There’s a few ways to accomplish this. So many questions need to be asked/answered to provide an answer to this.

Do you have control over the hardware at the client end?
What platform will that be? W/Mac/Linux/Mobile?
Can you pre-install software on the hardware?
Will it be for general public use or for employees of the company?

We do not have control over hardware

It can be any platform but mostly it will Mac and Win

We cannot preinstall any software on client side

It will be for employees of the company

Chrome is shutting down their app support (for win/mac/linux) in early 2018 so there is no point using that (it could have been done in that)

A java applet would need a JRE to be preinstalled, so you cant do that.
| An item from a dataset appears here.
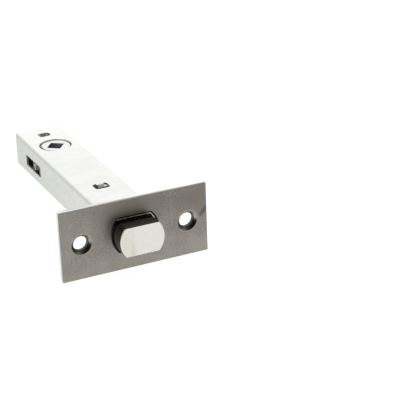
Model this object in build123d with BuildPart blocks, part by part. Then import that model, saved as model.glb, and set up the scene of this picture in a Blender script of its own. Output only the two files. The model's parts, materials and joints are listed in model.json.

IE11 can do it with activex still but you’d need to download and install the control so that isnt an option (and it wouldnt be much good on mac)

The whole point of a browser is that its sandboxed from the machine, unless you pre-install something this will not be possible.

If you could install a program on the machine you could do it many ways but one way you could do it really simply in Xojo, just provide a program that wraps up a browser control, detects when it gets to a certain page that needs printing support, then get the data out of the html source and fire it off to the printer.

Technically, as long as the receipt printer could act as a standard printer (which most can do through the right setting) you could also do it in raw html and css but it would involve the user selecting the correct printer when the print dialog is opened.

Do you mean by desktop or console application?
How can it be done can you please refer any example code of some sort?

If you don’t want to install anything on the clients computer, why does a console application peak your interest?

If you are ok with doing it via a console application I’d use a different method anyway.